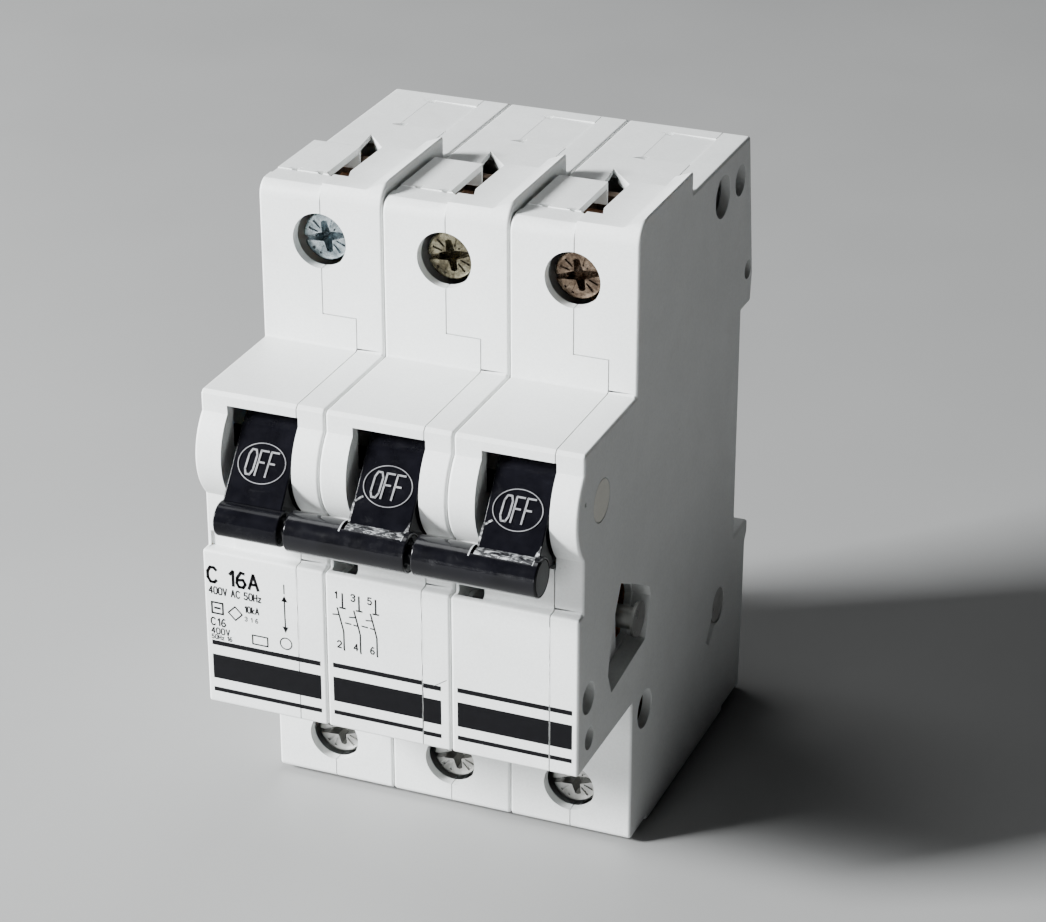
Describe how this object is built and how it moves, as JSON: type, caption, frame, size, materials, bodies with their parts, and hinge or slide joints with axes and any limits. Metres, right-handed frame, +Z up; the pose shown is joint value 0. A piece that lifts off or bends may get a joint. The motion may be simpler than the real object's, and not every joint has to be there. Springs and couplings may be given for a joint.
{
  "type": "miniature circuit breaker",
  "caption": "Rail-mounted modular circuit breaker with ganged black handles in a light grey moulded case with screw terminals.",
  "frame": {"origin": "middle of the overall box, at the level of the foot", "axes": "+X across the poles to the right as seen from the front, +Y from the handles towards the mounting rail, +Z up, from the load terminals to the line terminals"},
  "size_m": [0.0528, 0.0748, 0.0906],
  "materials": {
    "case_plastic": "satin light grey moulding",
    "handle_plastic": "glossy black moulding",
    "clip_plastic": "satin black moulding",
    "lever_plastic": "natural moulding",
    "zinc_steel": "zinc plated",
    "copper_strip": "bare copper strip and wire",
    "bimetal_strip": "rolled two-metal strip"
  },
  "bodies": {
    "casing": {"assembly_rivets": "zinc_steel", "base_shell_1": "case_plastic", "cover_shell_1": "case_plastic", "line_conductor_1": "copper_strip", "arc_chute_1": "zinc_steel", "trip_coil_1": "copper_strip", "bimetal_1": "bimetal_strip", "flex_lead_1": "copper_strip", "load_conductor_1": "copper_strip", "base_shell_2": "case_plastic", "cover_shell_2": "case_plastic", "line_conductor_2": "copper_strip", "arc_chute_2": "zinc_steel", "trip_coil_2": "copper_strip", "bimetal_2": "bimetal_strip", "flex_lead_2": "copper_strip", "load_conductor_2": "copper_strip", "base_shell_3": "case_plastic", "cover_shell_3": "case_plastic", "line_conductor_3": "copper_strip", "arc_chute_3": "zinc_steel", "trip_coil_3": "copper_strip", "bimetal_3": "bimetal_strip", "flex_lead_3": "copper_strip", "load_conductor_3": "copper_strip"},
    "handle_bar": {"handle_1": "handle_plastic", "handle_2": "handle_plastic", "handle_3": "handle_plastic", "tie_sleeve_1": "handle_plastic", "tie_sleeve_2": "handle_plastic"},
    "contact_arm_1": {"moving_contact_1": "copper_strip"},
    "plunger_1": {"trip_plunger_1": "zinc_steel"},
    "release_lever_1": {"trip_lever_1": "lever_plastic"},
    "line_screw_body_1": {"line_screw_1": "zinc_steel"},
    "line_cage_body_1": {"line_cage_1": "zinc_steel"},
    "load_screw_body_1": {"load_screw_1": "zinc_steel"},
    "load_cage_body_1": {"load_cage_1": "zinc_steel"},
    "rail_clip_1": {"din_clip_1": "clip_plastic"},
    "contact_arm_2": {"moving_contact_2": "copper_strip"},
    "plunger_2": {"trip_plunger_2": "zinc_steel"},
    "release_lever_2": {"trip_lever_2": "lever_plastic"},
    "line_screw_body_2": {"line_screw_2": "zinc_steel"},
    "line_cage_body_2": {"line_cage_2": "zinc_steel"},
    "load_screw_body_2": {"load_screw_2": "zinc_steel"},
    "load_cage_body_2": {"load_cage_2": "zinc_steel"},
    "rail_clip_2": {"din_clip_2": "clip_plastic"},
    "contact_arm_3": {"moving_contact_3": "copper_strip"},
    "plunger_3": {"trip_plunger_3": "zinc_steel"},
    "release_lever_3": {"trip_lever_3": "lever_plastic"},
    "line_screw_body_3": {"line_screw_3": "zinc_steel"},
    "line_cage_body_3": {"line_cage_3": "zinc_steel"},
    "load_screw_body_3": {"load_screw_3": "zinc_steel"},
    "load_cage_body_3": {"load_cage_3": "zinc_steel"},
    "rail_clip_3": {"din_clip_3": "clip_plastic"}
  },
  "joints": [
    {"name": "handle_swing", "type": "hinge", "parent": "casing", "child": "handle_bar", "pos_m": [0, -0.02321, 0.0582], "axis": [-1, 0, 0], "range_deg": [0, 55]},
    {"name": "contact_swing_1", "type": "hinge", "parent": "casing", "child": "contact_arm_1", "pos_m": [-0.0176, -0.00681, 0.044], "axis": [-1, 0, 0], "range_deg": [0, 22], "deforming": ["flex_lead_1"]},
    {"name": "plunger_slide_1", "type": "slide", "parent": "casing", "child": "plunger_1", "axis": [0, 0, 1], "range_m": [0, 0.002]},
    {"name": "lever_swing_1", "type": "hinge", "parent": "casing", "child": "release_lever_1", "pos_m": [-0.0176, 0.00119, 0.036], "axis": [1, 0, 0], "range_deg": [0, 8.68]},
    {"name": "line_screw_turn_1", "type": "hinge", "parent": "casing", "child": "line_screw_body_1", "pos_m": [-0.0176, -0.00681, 0.08175], "axis": [0, 1, 0], "range_deg": [0, 1620]},
    {"name": "line_cage_slide_1", "type": "slide", "parent": "casing", "child": "line_cage_body_1", "axis": [0, -1, 0], "range_m": [0, 0.0036]},
    {"name": "load_screw_turn_1", "type": "hinge", "parent": "casing", "child": "load_screw_body_1", "pos_m": [-0.0176, -0.00681, 0.00725], "axis": [0, 1, 0], "range_deg": [0, 1620]},
    {"name": "load_cage_slide_1", "type": "slide", "parent": "casing", "child": "load_cage_body_1", "axis": [0, -1, 0], "range_m": [0, 0.0036]},
    {"name": "clip_slide_1", "type": "slide", "parent": "casing", "child": "rail_clip_1", "axis": [0, 0, -1], "range_m": [0, 0.0028], "stiffness_N_per_m": 800},
    {"name": "contact_swing_2", "type": "hinge", "parent": "casing", "child": "contact_arm_2", "pos_m": [0, -0.00681, 0.044], "axis": [-1, 0, 0], "range_deg": [0, 22], "deforming": ["flex_lead_2"]},
    {"name": "plunger_slide_2", "type": "slide", "parent": "casing", "child": "plunger_2", "axis": [0, 0, 1], "range_m": [0, 0.002]},
    {"name": "lever_swing_2", "type": "hinge", "parent": "casing", "child": "release_lever_2", "pos_m": [0, 0.00119, 0.036], "axis": [1, 0, 0], "range_deg": [0, 8.68]},
    {"name": "line_screw_turn_2", "type": "hinge", "parent": "casing", "child": "line_screw_body_2", "pos_m": [0, -0.00681, 0.08175], "axis": [0, 1, 0], "range_deg": [0, 1620]},
    {"name": "line_cage_slide_2", "type": "slide", "parent": "casing", "child": "line_cage_body_2", "axis": [0, -1, 0], "range_m": [0, 0.0036]},
    {"name": "load_screw_turn_2", "type": "hinge", "parent": "casing", "child": "load_screw_body_2", "pos_m": [0, -0.00681, 0.00725], "axis": [0, 1, 0], "range_deg": [0, 1620]},
    {"name": "load_cage_slide_2", "type": "slide", "parent": "casing", "child": "load_cage_body_2", "axis": [0, -1, 0], "range_m": [0, 0.0036]},
    {"name": "clip_slide_2", "type": "slide", "parent": "casing", "child": "rail_clip_2", "axis": [0, 0, -1], "range_m": [0, 0.0028], "stiffness_N_per_m": 800},
    {"name": "contact_swing_3", "type": "hinge", "parent": "casing", "child": "contact_arm_3", "pos_m": [0.0176, -0.00681, 0.044], "axis": [-1, 0, 0], "range_deg": [0, 22], "deforming": ["flex_lead_3"]},
    {"name": "plunger_slide_3", "type": "slide", "parent": "casing", "child": "plunger_3", "axis": [0, 0, 1], "range_m": [0, 0.002]},
    {"name": "lever_swing_3", "type": "hinge", "parent": "casing", "child": "release_lever_3", "pos_m": [0.0176, 0.00119, 0.036], "axis": [1, 0, 0], "range_deg": [0, 8.68]},
    {"name": "line_screw_turn_3", "type": "hinge", "parent": "casing", "child": "line_screw_body_3", "pos_m": [0.0176, -0.00681, 0.08175], "axis": [0, 1, 0], "range_deg": [0, 1620]},
    {"name": "line_cage_slide_3", "type": "slide", "parent": "casing", "child": "line_cage_body_3", "axis": [0, -1, 0], "range_m": [0, 0.0036]},
    {"name": "load_screw_turn_3", "type": "hinge", "parent": "casing", "child": "load_screw_body_3", "pos_m": [0.0176, -0.00681, 0.00725], "axis": [0, 1, 0], "range_deg": [0, 1620]},
    {"name": "load_cage_slide_3", "type": "slide", "parent": "casing", "child": "load_cage_body_3", "axis": [0, -1, 0], "range_m": [0, 0.0036]},
    {"name": "clip_slide_3", "type": "slide", "parent": "casing", "child": "rail_clip_3", "axis": [0, 0, -1], "range_m": [0, 0.0028], "stiffness_N_per_m": 800}
  ],
  "couplings": [
    {"joint": "contact_swing_1", "follows": "handle_swing", "ratio": 0.4},
    {"joint": "lever_swing_1", "follows": "plunger_slide_1", "rad_per_m": 75.758},
    {"joint": "line_screw_turn_1", "follows": "line_cage_slide_1", "rad_per_m": 7854},
    {"joint": "load_screw_turn_1", "follows": "load_cage_slide_1", "rad_per_m": 7854},
    {"joint": "contact_swing_2", "follows": "handle_swing", "ratio": 0.4},
    {"joint": "lever_swing_2", "follows": "plunger_slide_2", "rad_per_m": 75.758},
    {"joint": "line_screw_turn_2", "follows": "line_cage_slide_2", "rad_per_m": 7854},
    {"joint": "load_screw_turn_2", "follows": "load_cage_slide_2", "rad_per_m": 7854},
    {"joint": "contact_swing_3", "follows": "handle_swing", "ratio": 0.4},
    {"joint": "lever_swing_3", "follows": "plunger_slide_3", "rad_per_m": 75.758},
    {"joint": "line_screw_turn_3", "follows": "line_cage_slide_3", "rad_per_m": 7854},
    {"joint": "load_screw_turn_3", "follows": "load_cage_slide_3", "rad_per_m": 7854}
  ]
}
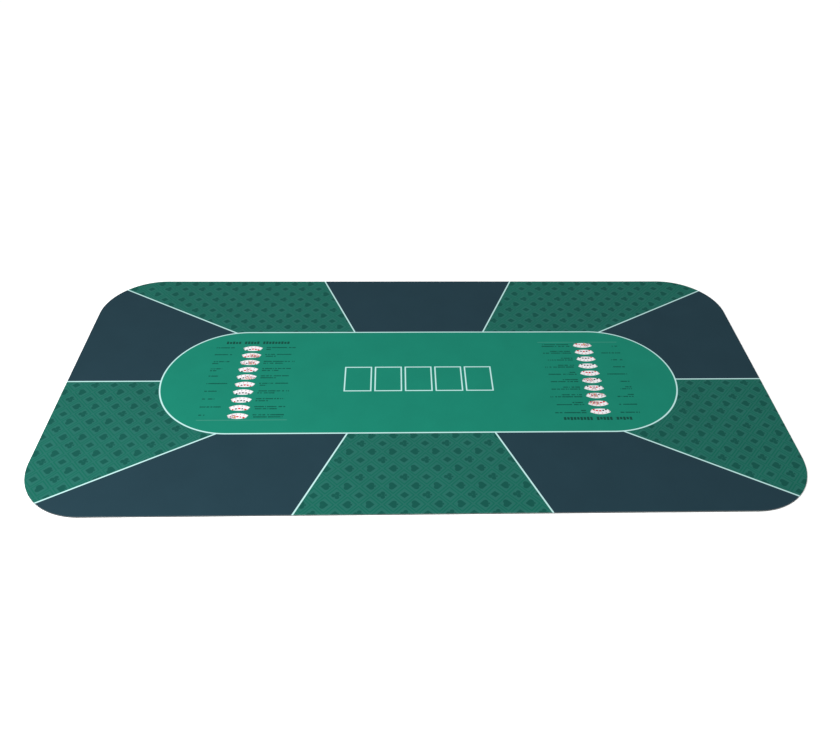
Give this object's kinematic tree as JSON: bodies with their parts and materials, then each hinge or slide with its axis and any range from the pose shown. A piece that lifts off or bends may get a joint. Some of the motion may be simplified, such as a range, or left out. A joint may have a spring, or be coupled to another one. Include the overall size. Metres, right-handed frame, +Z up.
{
  "type": "folding poker mat",
  "caption": "Flat rounded-rectangle poker table top: a printed cloth bonded to foamed rubber that folds in thirds over its middle panel.",
  "frame": {"origin": "centre of the underside, on the surface that the mat lies on", "axes": "+X along the length towards the right end, +Y towards the rear long edge, +Z up out of the printed face"},
  "size_m": [1.8, 0.9, 0.003],
  "materials": {
    "printed_cloth": "dye-printed smooth knit, greens, navy and pale lines",
    "bond_film": "thin hot-melt film, seen only at the cut edge",
    "rubber_base": "matt foamed rubber, embossed anti-slip underside"
  },
  "bodies": {
    "middle": {"rubber_middle": "rubber_base", "film_middle": "bond_film", "cloth_middle": "printed_cloth"},
    "left_flap": {"rubber_left": "rubber_base", "film_left": "bond_film", "cloth_left": "printed_cloth"},
    "right_flap": {"rubber_right": "rubber_base", "film_right": "bond_film", "cloth_right": "printed_cloth"}
  },
  "joints": [
    {"name": "left_fold", "type": "hinge", "parent": "middle", "child": "left_flap", "pos_m": [-0.3, 0, 0.0035], "axis": [0, 1, 0], "range_deg": [0, 179.98]},
    {"name": "right_fold", "type": "hinge", "parent": "middle", "child": "right_flap", "pos_m": [0.3, 0, 0.0055], "axis": [0, -1, 0], "range_deg": [0, 179.98]}
  ]
}
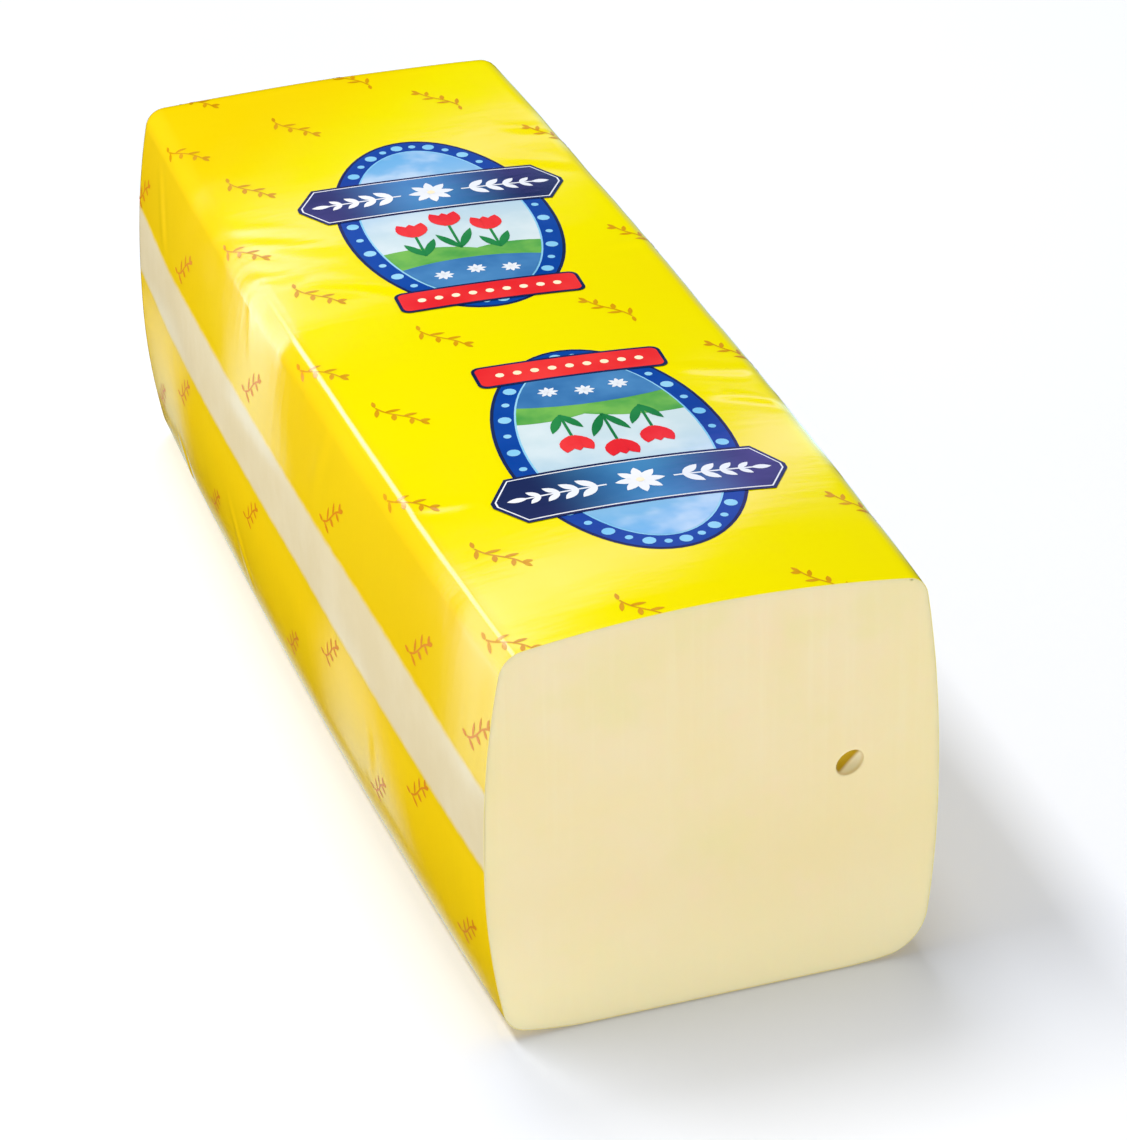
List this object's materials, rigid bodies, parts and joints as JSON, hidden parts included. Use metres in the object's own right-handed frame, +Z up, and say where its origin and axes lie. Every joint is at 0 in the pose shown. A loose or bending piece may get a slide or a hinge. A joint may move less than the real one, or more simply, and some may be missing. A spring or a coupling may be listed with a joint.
{
  "type": "cut cheese loaf in printed film",
  "caption": "Long block of semi-hard cheese with a flat cut face that shows one small eye, in a tight yellow printed film closed at the other end.",
  "frame": {"origin": "middle of the bottom, half way along the loaf, on the plane that it rests on", "axes": "+Y along the loaf from the cut face to the closed end, +Z up, +X to the right as the cut face is looked at"},
  "size_m": [0.1064, 0.2976, 0.0964],
  "materials": {
    "cheese": "semi-hard cheese: cream, softly translucent, satin, with faint knife streaks on the cut face",
    "film": "thin glossy printed film, bright yellow with two clear stripes along the long sides"
  },
  "bodies": {
    "root": {"cheese": "cheese", "film": "film"}
  },
  "joints": []
}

# # # # #

_What is required_. Identify every line above that includes the word "this", and show those lines.

_Correct answer_.
Describe how this object is built and how it moves, as JSON: type, caption, frame, size, materials, bodies with their parts, and hinge or slide joints with axes and any limits. Metres, right-handed frame, +Z up; the pose shown is joint value 0. A piece that lifts off or bends may get a joint. The motion may be simpler than the real object's, and not every joint has to be there. Springs and couplings may be given for a joint.
Give this object's kinematic tree as JSON: bodies with their parts and materials, then each hinge or slide with its axis and any range from the pose shown. A piece that lifts off or bends may get a joint. Some of the motion may be simplified, such as a range, or left out. A joint may have a spring, or be coupled to another one. Include the overall size. Metres, right-handed frame, +Z up.
List this object's materials, rigid bodies, parts and joints as JSON, hidden parts included. Use metres in the object's own right-handed frame, +Z up, and say where its origin and axes lie. Every joint is at 0 in the pose shown. A loose or bending piece may get a slide or a hinge. A joint may move less than the real one, or more simply, and some may be missing. A spring or a coupling may be listed with a joint.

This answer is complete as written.